McQuaid comes up with the better one -- hasn't the National Enquirer heard of video cameras? The cost has come way down these days for a compact decent video camera.

UPDATE (7/27): I think the story will most likely hit the mainstream media in the next few days or so, since I'm seeing more reportage of it. See, e.g., Sleaze scuppers Democrat golden boy and Say It Ain't So, John. Why Progressives Need To Get Out In Front Of The John Edwards Affair Rumors.

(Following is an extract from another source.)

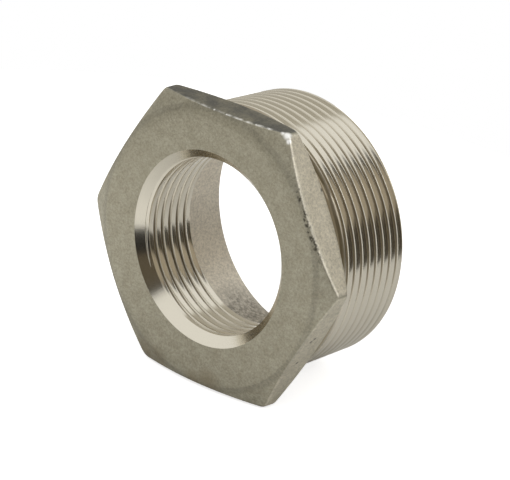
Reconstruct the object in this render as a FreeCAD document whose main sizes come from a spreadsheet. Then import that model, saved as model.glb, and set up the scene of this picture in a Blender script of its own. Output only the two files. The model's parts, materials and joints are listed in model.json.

I'm not sure why there is such surprise about the fact that the Edwards "affair" (if there is one) has been ignored by the press. It's just more of the same. After all, as I noted when he exited from the primary, the campaign of John Edwards was pretty much dismissed by the media during the primary itself, so why should now be different?

3 comments:

Anonymous said...

Last year the Nat'l Enq had the story of Merv Griffen's death for 3 weeks running before, on the 4th week, it got it right; he had died. But I generally find its "reporting" (mainly paying low paid people the rich/famous must deal with in their daily lives) credible and usually verified by other sources later on. So I am inclined to believe the Edqards story. The interesting issue is why others have not picked up on it. Can't be anything high-minded, based on, e.g., coverage of Anna-Nicole's death hoopla.

Susan said...

I clicked wrong button and became anonymous. But I'm not ashamed to ID myself by first name [and more if any of the blog's devoted readers truly need to know]. Also, I realize I mistyped Edwards, but it was too late to correct or withdraw. All TMI, I know.

JudiPhilly said...

For some reason, the press just doesn't like to give Edwards any press. They did this during his campaign and this may be just more of that.

I'm sure if he were named VP or was appointed to a cabinet position, things would be different -- the media would be all over the story as soon as he was named. That would supply maxim media exposure for -- the media.

Finally, I'd like to think that a bit of the reticence is out of respect for his wife Elizabeth, who is well regarded.